Poorly phrased discovery requests are expensive for everyone

Kind of an obvious statement, but an object lesson has been provided. In the linked case, the discovery request included the phrase "unallocated space" and included keywords with general meanings.

The result? An unmanageable wad of data only scant slivers of which were 'responsive', and would cost well over a million dollars to find it.

"Unallocated space" is what gives me the shivers. That would require sorting through the empty spots of partitions looking for complete or partial files and producing those files and fragments. I know WWU wasn't equipped for that kind of discovery request, and we'd be knock-kneed about how to handle "unallocated blocks" on the SAN arrays themselves. It would suck a lot.

And in this case it cost quite a bit to produce in the first place.

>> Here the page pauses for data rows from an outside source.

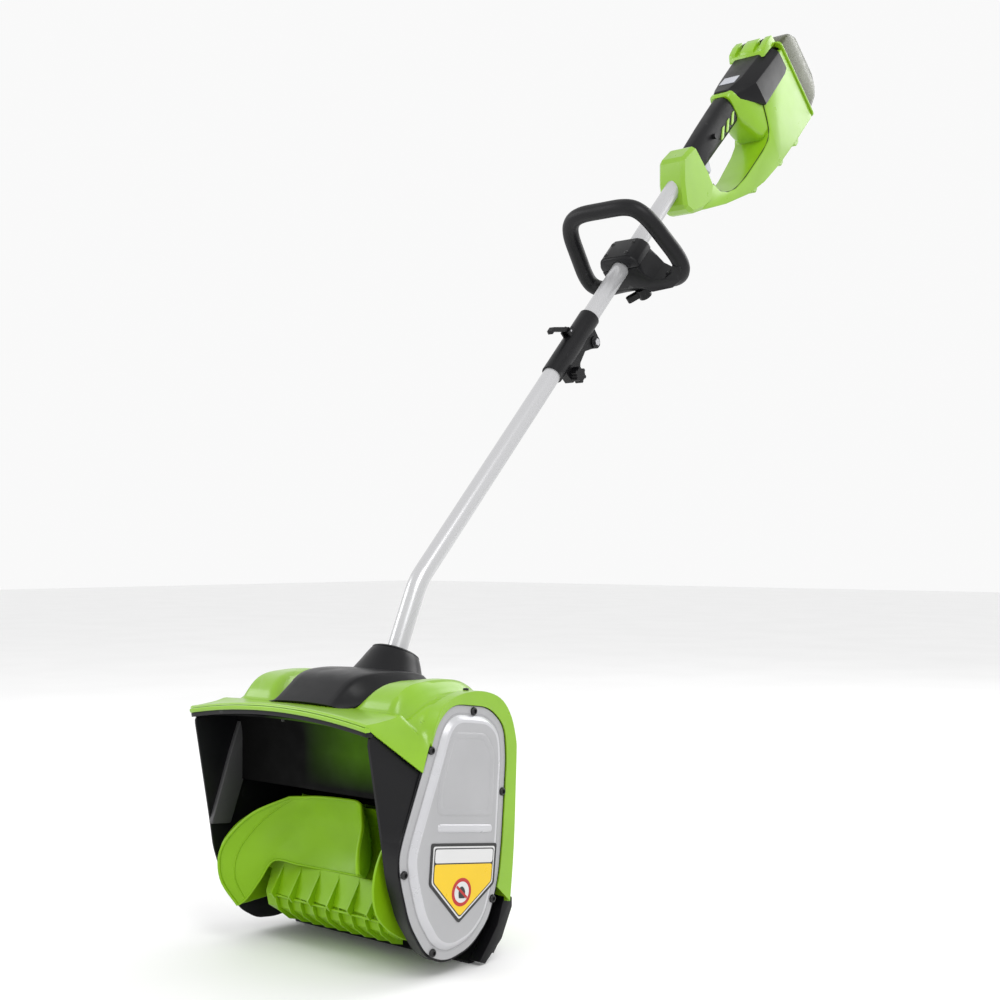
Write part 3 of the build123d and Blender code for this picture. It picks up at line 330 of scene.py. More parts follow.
def sheet(grid, thickness):
    """Closed thin wall from a grid of points, thickened along its own normals."""
    rows, count = len(grid), len(grid[0])
    back = []
    for r in range(rows):
        line = []
        for i in range(count):
            along = grid[min(r + 1, rows - 1)][i] - grid[max(r - 1, 0)][i]
            over = grid[r][min(i + 1, count - 1)] - grid[r][max(i - 1, 0)]
            line.append(grid[r][i] + along.cross(over).normalized() * thickness * MM)
        back.append(line)
    front_v, faces = loft(grid, closed=False, caps=False)
    back_v, back_f = loft(back, closed=False, caps=False)
    base = len(front_v)
    faces = faces + [tuple(base + i for i in reversed(face)) for face in back_f]
    rim = [i for i in range(count)] + [r * count + count - 1 for r in range(1, rows)]
    rim += [(rows - 1) * count + i for i in range(count - 2, -1, -1)]
    rim += [r * count for r in range(rows - 2, 0, -1)]
    for k, a in enumerate(rim):
        b = rim[(k + 1) % len(rim)]
        faces.append((a, b, base + b, base + a))
    return front_v + back_v, faces


def rounded(points, radius, steps=5, inset=0.0):
    """Round the corners of a closed outline, after moving its sides inwards by inset."""
    count = len(points)
    turn = sum(points[i][0] * points[(i + 1) % count][1] - points[(i + 1) % count][0] * points[i][1]
               for i in range(count))
    side = 1 if turn > 0 else -1
    moved = []
    for i in range(count):
        before, at, after = (Vector(points[(i + k) % count]) for k in (-1, 0, 1))
        one, two = (at - before).normalized(), (after - at).normalized()
        normal_one, normal_two = Vector((-one.y, one.x)) * side, Vector((-two.y, two.x)) * side
        middle = (normal_one + normal_two).normalized()
        moved.append(at + middle * (inset / max(0.3, middle.dot(normal_one))))
    result = []
    for i in range(count):
        before, at, after = (moved[(i + k) % count] for k in (-1, 0, 1))
        back, ahead = (before - at), (after - at)
        cut_back = min(radius, back.length * 0.45)
        cut_ahead = min(radius, ahead.length * 0.45)
        start, end = at + back.normalized() * cut_back, at + ahead.normalized() * cut_ahead
        for k in range(steps):
            t = k / (steps - 1)
            result.append(tuple(start * (1 - t) ** 2 + at * 2 * t * (1 - t) + end * t ** 2))
    return result


def circle(radius, count=48, start=0.0):
    return [(radius * math.cos(start + k * math.tau / count), radius * math.sin(start + k * math.tau / count))
            for k in range(count)]


def joined(*solids):
    """One vertex and face list from several."""
    vertices, faces = [], []
    for v, f in solids:
        base = len(vertices)
        vertices += list(v)
        faces += [tuple(base + i for i in face) for face in f]
    return vertices, faces


def smooth_line(points, steps=6):
    """Catmull-Rom curve through open points, as a list of tuples."""
    line = []
    for i in range(len(points) - 1):
        a, b, c, d = (Vector(points[min(max(i + k, 0), len(points) - 1)]) for k in (-1, 0, 1, 2))
        for k in range(steps):
            t = k / steps
            line.append(tuple(0.5 * (2 * b + (c - a) * t + (2 * a - 5 * b + 4 * c - d) * t ** 2
                                     + (3 * b - a - 3 * c + d) * t ** 3)))
    return line + [tuple(points[-1])]


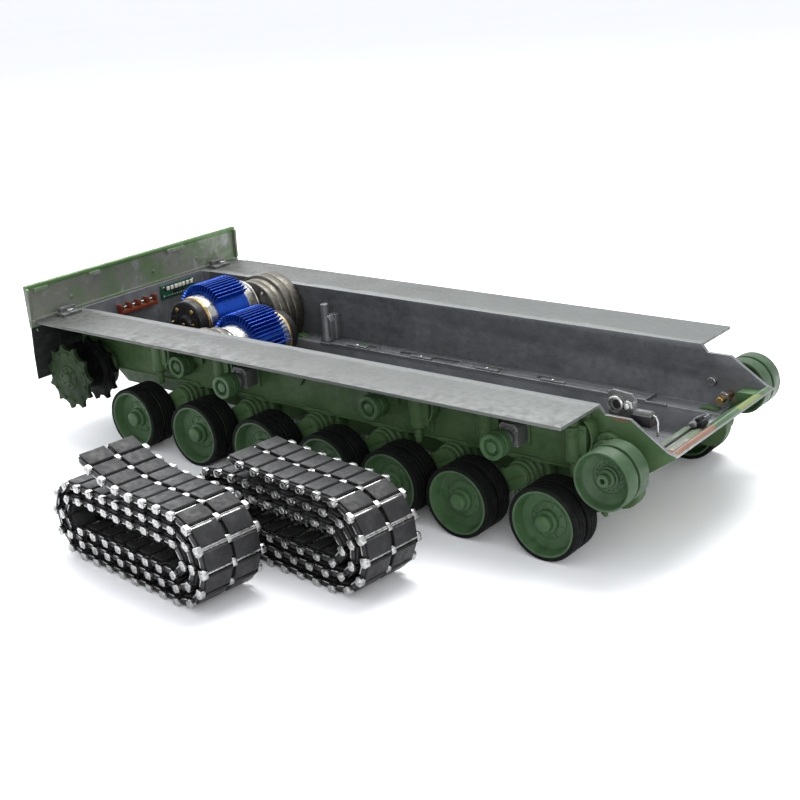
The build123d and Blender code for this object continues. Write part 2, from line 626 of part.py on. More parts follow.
def main():
    os.makedirs("parts", exist_ok=True)
    nodes = {name: solids_of(pieces) for name, pieces in all_nodes().items()}
    boxes = [solid.bounding_box() for solids in nodes.values() for solid in solids]
    shift = -(min(box.min.Y for box in boxes) + max(box.max.Y for box in boxes)) / 2
    print(f"hull centre plane at y = {shift:.3f} mm")
    for name, solids in nodes.items():
        moved = [Pos(0, shift, 0) * solid for solid in solids]
        shape = moved[0] if len(moved) == 1 else Compound(children=moved)
        export_step(shape, f"parts/{name}.step")


main()
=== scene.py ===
"""Looks of the tracked tank chassis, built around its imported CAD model.

Shapes are drawn in hull millimetres: x to the nose, y from the hull's centre plane, z up from the
ground. Form.mesh() turns them into metres in the row frame.
"""
import math
import random

import bmesh
import bpy
from mathutils import Matrix, Vector


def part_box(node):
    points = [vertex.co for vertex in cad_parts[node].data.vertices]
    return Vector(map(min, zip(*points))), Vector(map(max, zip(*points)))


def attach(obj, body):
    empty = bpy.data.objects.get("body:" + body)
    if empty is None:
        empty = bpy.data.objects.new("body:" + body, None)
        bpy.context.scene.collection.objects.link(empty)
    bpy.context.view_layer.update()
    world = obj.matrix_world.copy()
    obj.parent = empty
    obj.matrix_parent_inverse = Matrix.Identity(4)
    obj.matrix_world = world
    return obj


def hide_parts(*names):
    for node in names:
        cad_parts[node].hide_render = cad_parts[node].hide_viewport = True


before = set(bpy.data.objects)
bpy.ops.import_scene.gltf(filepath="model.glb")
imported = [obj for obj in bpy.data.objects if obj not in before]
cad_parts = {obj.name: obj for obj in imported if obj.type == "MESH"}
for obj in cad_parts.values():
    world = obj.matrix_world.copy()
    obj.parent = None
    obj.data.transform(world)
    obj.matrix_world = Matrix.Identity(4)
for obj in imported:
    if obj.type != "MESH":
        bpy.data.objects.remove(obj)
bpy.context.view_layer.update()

MM = 0.001
SIDES = {"right": -1, "left": 1}


# ------------------------------------------------------------------ places from the frame
def box_metres(node):
    low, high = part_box(node)
    return Vector(low), Vector(high)


hull_low, hull_high = box_metres("hull_floor_pan")
HULL_Y = (hull_low.y + hull_high.y) / 2


def box_mm(node):
    """Lowest and highest corner of a CAD node in hull millimetres."""
    low, high = box_metres(node)
    shift = Vector((0, HULL_Y, 0))
    return (low - shift) / MM, (high - shift) / MM


def middle_mm(node):
    low, high = box_mm(node)
    return (low + high) / 2


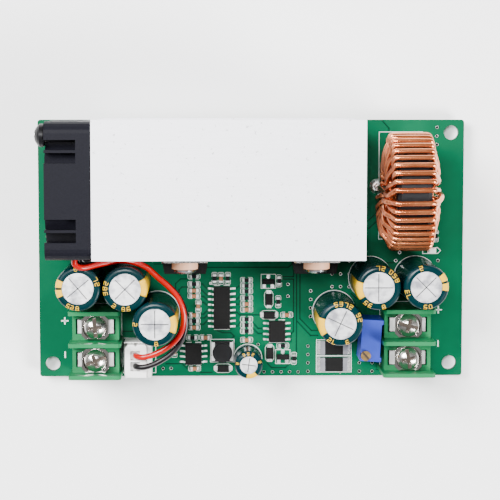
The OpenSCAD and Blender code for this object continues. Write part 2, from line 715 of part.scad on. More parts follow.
// Tinned strip with its tapped hole, bent down into one pin
module terminal_contacts() {
    color(tin) for (n = [1:4]) translate([pole(n)[0], pole(n)[1], 0])
        mirror([n < 3 ? 1 : 0, 0, 0]) difference() {
            union() {
                translate([0, 0, top + shelf_h - contact_t]) slab(8.2, 3.1, contact_t);
                translate([3.6, 0, top + 2]) slab(1, 3.1, shelf_h - 2);
                translate([3.6, 0, -tail]) slab(1, 1.2, tail + top + 2 + eps);
            }
            translate([0, 0, top + shelf_h - 3]) cylinder(r = 1.5, h = 5);
        }
}

// Square wire clamp with bevelled corners, dished for the screw's head and grooved below
module wire_clamp(n) {
    rest = top + shelf_h;
    color(tin) translate([pole(n)[0], pole(n)[1], rest]) difference() {
        linear_extrude(clamp_t) bevel_rect(clamp_w, clamp_d, 0.9);
        // the sides stand up as wings round the dish, and are lower at the front and back
        translate([0, 0, clamp_dish]) cylinder(d1 = 5.3, d2 = 5.6, h = 1.2);
        for (y = [-1, 1]) translate([0, y * 3.4, clamp_dish + 0.3]) slab(3.4, 3, 2);
        translate([0, 0, -1]) cylinder(d = 3.2, h = 4);
        for (x = [-1, 1]) translate([x * 2.3, 0, -0.2]) rotate([0, 45, 0])
            translate([-0.25, -4, -0.25]) cube([0.5, 8, 0.5]);
    }
}

module wire_clamp_1() { wire_clamp(1); }
module wire_clamp_2() { wire_clamp(2); }
module wire_clamp_3() { wire_clamp(3); }
module wire_clamp_4() { wire_clamp(4); }

module terminal_screw(n) {
    color(steel) translate([pole(n)[0], pole(n)[1], top + shelf_h + clamp_dish]) rotate(screw_turn[n - 1])
        pan_screw(5.1, 2.2, 3 - 2 * running, 6.2);
}

module terminal_screw_1() { terminal_screw(1); }
module terminal_screw_2() { terminal_screw(2); }
module terminal_screw_3() { terminal_screw(3); }
module terminal_screw_4() { terminal_screw(4); }

// ---------------------------------------------------------------- capacitors

sleeve_t = 0.15;
bung_h = 1.2;             // rubber bung, inside the can's rolled foot

// Half section of a can: rolled foot, groove, wall and round shoulder
function can_outline(r, h) = concat(
    [[0, bung_h], [r - 1.2, bung_h], [r - 1.2, 0.5], [r - 0.4, 0.5], [r, 0.8], [r, 1.9]],
    arc(r + 0.25, 2.5, 0.65, -110, -250, 4), [[r, 3.1]],
    arc(r - 0.7, h - 0.7, 0.7, 0, 90, 4), [[0, h]]);

// Half section of the sleeve that follows the can and laps over its shoulder
function sleeve_outline(r, h, lap) = concat(
    [[r - 0.8, 0.5], [r - 0.8, 0.5 - sleeve_t], [r - 0.3, 0.5 - sleeve_t], [r + sleeve_t, 0.7],
     [r + sleeve_t, 1.9]],
    arc(r + 0.25 + sleeve_t, 2.5, 0.65, -110, -250, 4), [[r + sleeve_t, 3.1]],
    arc(r - 0.7, h - 0.7, 0.7 + sleeve_t, 0, 90, 4), [[lap, h + sleeve_t], [lap, h]],
    arc(r - 0.7, h - 0.7, 0.7, 90, 0, 4), [[r, 3.1]],
    arc(r + 0.25, 2.5, 0.65, -250, -110, 4), [[r, 1.9], [r, 0.8], [r - 0.4, 0.5]]);

module at_cap(c) { translate([c[0], c[1], top]) children(); }

module capacitor_sleeve(n) {
    color(teal) at_cap(caps[n - 1]) rotate_extrude()
        polygon(sleeve_outline(cap_d / 2 - sleeve_t, cap_h, lid_r));
}

module capacitor_sleeve_1() { capacitor_sleeve(1); }
module capacitor_sleeve_2() { capacitor_sleeve(2); }
module capacitor_sleeve_3() { capacitor_sleeve(3); }
module capacitor_sleeve_4() { capacitor_sleeve(4); }
module capacitor_sleeve_5() { capacitor_sleeve(5); }
module capacitor_sleeve_6() { capacitor_sleeve(6); }

module small_capacitor_sleeve() {
    color(teal) at_cap(small_cap) rotate_extrude()
        polygon(sleeve_outline(small_cap_d / 2 - sleeve_t, small_cap_h, 2.0));
}

// Cross that is scored into a lid, where the can would vent
module score(turn, length, height) {
    for (k = [0, 90]) rotate(turn + k)
        translate([0, 0, height - 0.15]) slab(length, 0.22, 1);
}

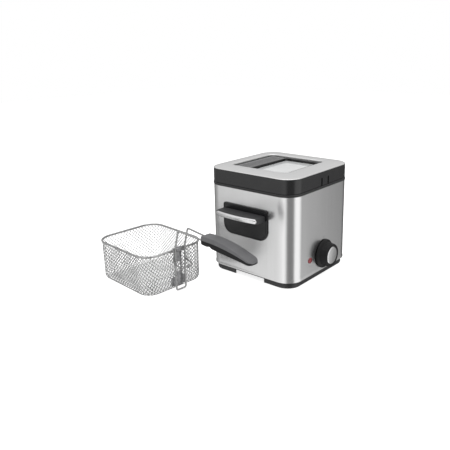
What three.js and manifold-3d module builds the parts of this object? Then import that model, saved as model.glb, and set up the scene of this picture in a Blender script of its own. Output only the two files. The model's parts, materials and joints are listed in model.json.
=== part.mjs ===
// Compact deep fryer with a lift-off lid, and its frying basket standing beside it.
// Millimetres, +Z up, the control knob faces -Y. The origin is under the middle of the whole set.
import * as THREE from 'three';
import { mergeVertices } from 'three/addons/utils/BufferGeometryUtils.js';
import Module from 'manifold-3d';

const wasm = await Module();
wasm.setup();

// ---- driving dimensions ------------------------------------------------------------------

const GAP = 0.3; // left between pieces that touch
const BODY_WIDTH = 205;
const BODY_DEPTH = 204;
const CORNER_RADIUS = 32;
const BASE_HEIGHT = 13;
const CASING_HEIGHT = 163.7;
const CASING_WALL = 1.2;
const COLLAR_HEIGHT = 4.5;
const COLLAR_PROUD = 1;

const BASE_INSET = 3.8;
const BASE_FLOOR = 3;
const SKIRT_WALL = 3;
const SKIRT_LIFT = 0.6;
const VENT_HEIGHT = 9;
const SIDE_VENT = [-36, 36]; // stretch of each side skirt that is open
const BACK_VENT = 50; // half width of the opening in the back skirt
const PAD_RADIUS = 9;
const PAD_HEIGHT = 3;
const PAD_INSET = 28;
const BOSS_RADIUS = 5.5;
const BOSS_INSET = 34;

const BOWL_MARGIN = 12.5; // from the casing's outside to the bowl's inside
const BOWL_WALL = 1.2;
const BOWL_CORNER = 24;
const BOWL_ROUND = 10;
const BOWL_BOTTOM = 72;
const BOWL_FLANGE = 5;
const SEAL_THICKNESS = 1.5;

const HEATER_HALF = 70;
const HEATER_PLATE = 3;
const ELEMENT_RADIUS = 3.2;
const ELEMENT_HALF = 52;
const ELEMENT_BEND = 18;
const SHIELD_Z = 57;
const SHIELD_WALL = 1.2;
const SHIELD_INSET = 12;

const KNOB_X = 5.5;
const KNOB_Z = 45;
const SKIRT_RADIUS = 28.4;
const GRIP_RADIUS = 22;
const KNOB_REACH = 20.5;
const CAP_RADIUS = 17;
const CAP_THICKNESS = 1.5;
const SPINDLE_RADIUS = 3;
const LAMP_X = -42;
const LAMP_Z = 44.4;
const LAMP_RADIUS = 5.8;
const GLAND_X = -58;
const GLAND_Z = 30;
const GLAND_RADIUS = 6;

const HANDLE_BEHIND = 4.5; // from the casing's middle to the handle's
const HANDLE_WIDTH = 108;
const HANDLE_BOTTOM = 86;
const HANDLE_TOP = 147.5;
const HANDLE_PLATE = 2.5;
const BAR_WIDTH = 100;
const BAR_REACH = 33.5;
const BAR_BOTTOM = 126.5;
const BAR_THICKNESS = 11;
const BAR_BULGE = 5;
const TRIM_THICKNESS = 1.2;
const TRIM_HEIGHT = 9;
const HANDLE_SCREW_SPREAD = 64;
const SCREW_RADIUS = 2;

const LID_BAND = 27;
const LID_WALL = 2.6;
const LID_ROOF = 2.5;
const LID_PLATE = 1.2;
const LID_CROWN = 2;
const WINDOW_OPENING = 134;
const WINDOW_CORNER = 14;
const OPENING_X = 2.5;
const OPENING_Y = 6;
const WINDOW_LEDGE = 8; // from the opening's edge to the window's recess
const GRILLE_ROOM = 44; // from the opening's rear edge to the window's recess
const RECESS_DEPTH = 5; // from the tray's top to the pane
const RECESS_CORNER = 5;
const TRAY_WALL = 2.5;
const GLASS_THICKNESS = 3;
const GRILLE_MARGIN = 4;
const GRILLE_THICKNESS = 2;
const GRILLE_FRAME = 5;
const LINER_THICKNESS = 1.2;
const SLOT_HEIGHT = 16;
const LID_SCREW_SPREAD = 110;

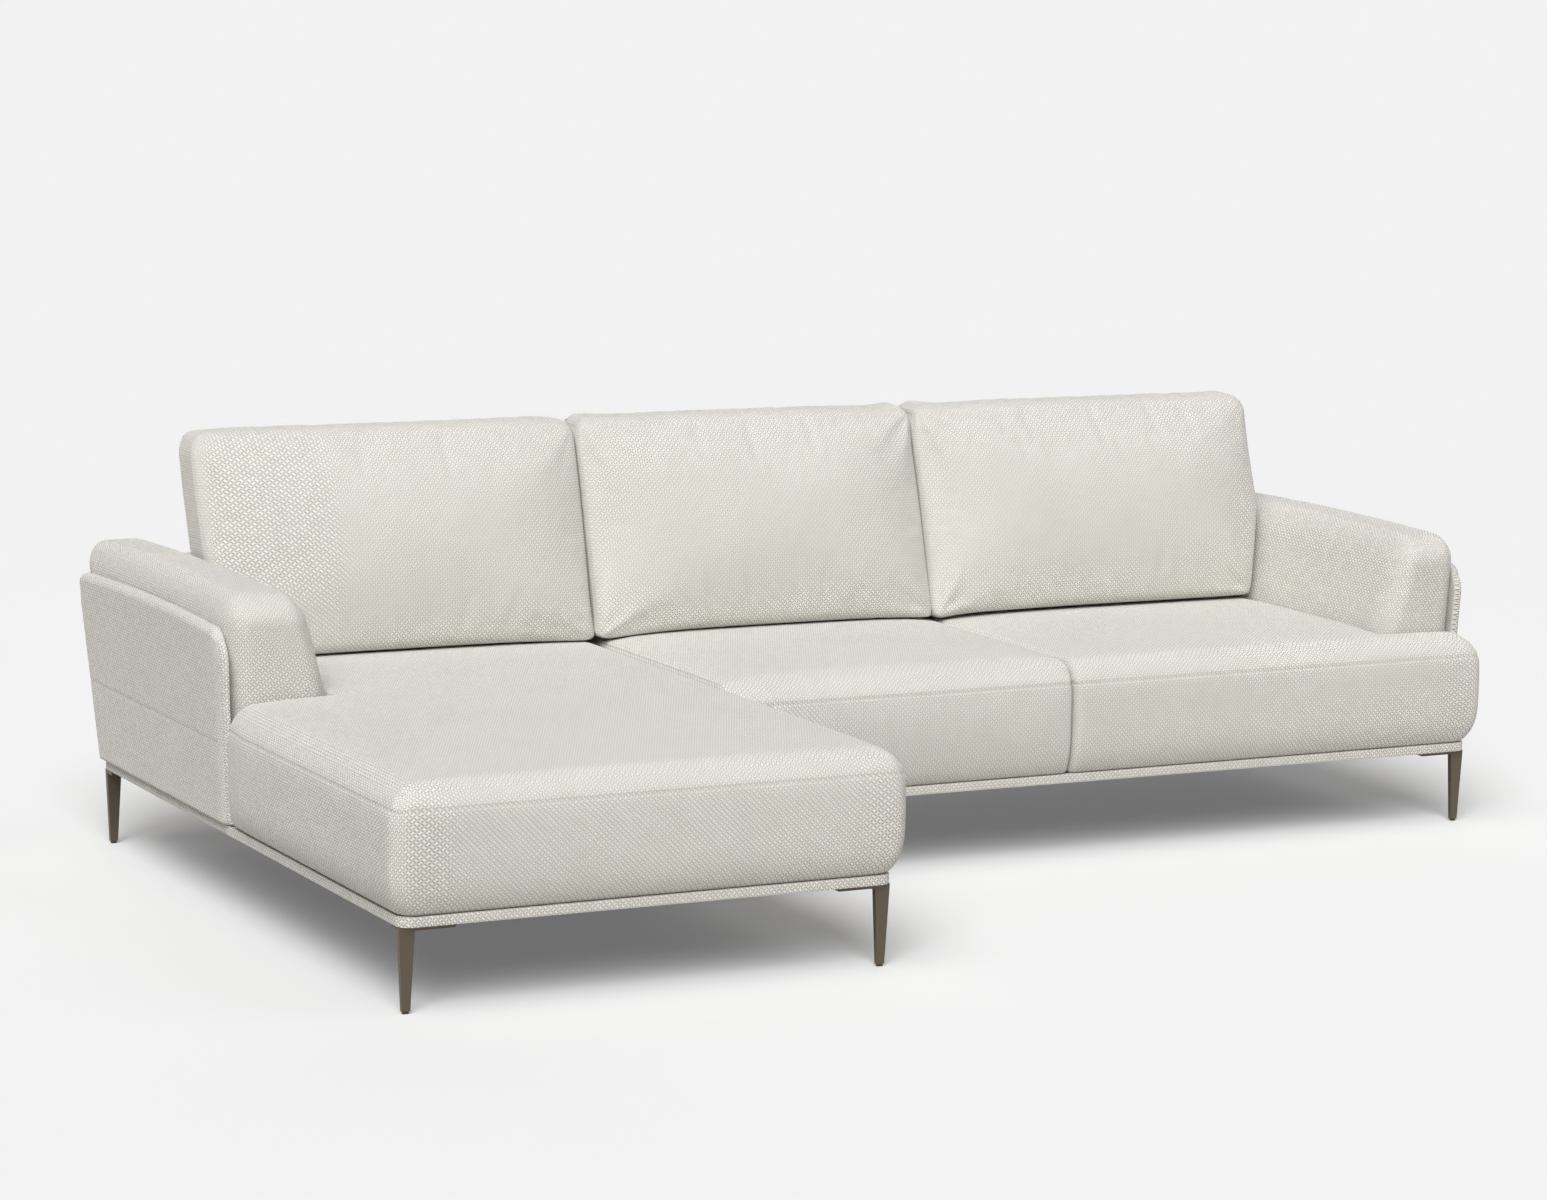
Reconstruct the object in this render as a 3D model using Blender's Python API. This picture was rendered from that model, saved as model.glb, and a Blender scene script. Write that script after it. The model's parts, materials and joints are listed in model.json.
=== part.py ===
"""Sectional sofa: a chaise unit, a two seat unit beside it and three loose back cushions.

Plan coordinates: x runs from the chaise's outer side to the far arm, y from the chaise's front to
the back, z up from the floor. A unit is built in its own frame, with x counted from its arm side,
and the two seat unit is the mirrored one. The last step centres the object on its footprint.
"""

import bpy
from mathutils import Vector
from mathutils.bvhtree import BVHTree

# Overall plan, metres
BASE_WIDTH = 2.843
CHAISE_WIDTH = 0.997
CHAISE_DEPTH = 1.650
SOFA_SETBACK = 0.743
UNIT_GAP = 0.006

# Heights above the floor
FOOT_RISE = 0.160
BAND_HEIGHT = 0.019
RAIL_TOP = 0.280
SEAT_TOP = 0.430
ARM_TOP = 0.630
ARM_PANEL_TOP = 0.565
BACK_TOP = 0.600
BACK_PANEL_TOP = 0.565
CUSHION_TOP = 0.880

# Base: upholstered tray, timber rails, webbing
TRAY_WALL = 0.012
TRAY_FLOOR = 0.004
TRAY_CORNER = 0.025
RAIL_INSET = 0.026
RAIL_THICKNESS = 0.045
RAIL_CLEARANCE = 0.002
CROSS_RAIL_WIDTH = 0.040
WEB_THICKNESS = 0.003
WEB_STRAP = 0.060
WEB_SEATING = 0.012
CHAISE_STRAPS = (5, 8)
SOFA_STRAPS = (8, 5)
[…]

But this also shows the other side of the discovery request, the expense of sorting through the discovered data. My current employer does just that; pare down discovered data into the responsive parts (or make the responsive parts much easier to find during manual review). And yes, it costs a lot.

Pricing is somewhat complicated, but the dominant model is based on price-per-GB with modifiers for what exactly you want done with the data. OCR costs extra. Transformation into various industry-common formats costs extra. That kind of thing. The price has been dropping a lot lately, but it's still quite common to find prices over $200/GB, and very recently prices were hovering around $1,000/GB.

Many sysadmins I know pride themselves in their ability to phrase search queries into Google to get what they're looking for. It doesn't take long to locate exactly what we're looking for, or some hint on where to look next.

Lawyers have to get the search query right on the first try. Laziness (being overly broad) costs everyone.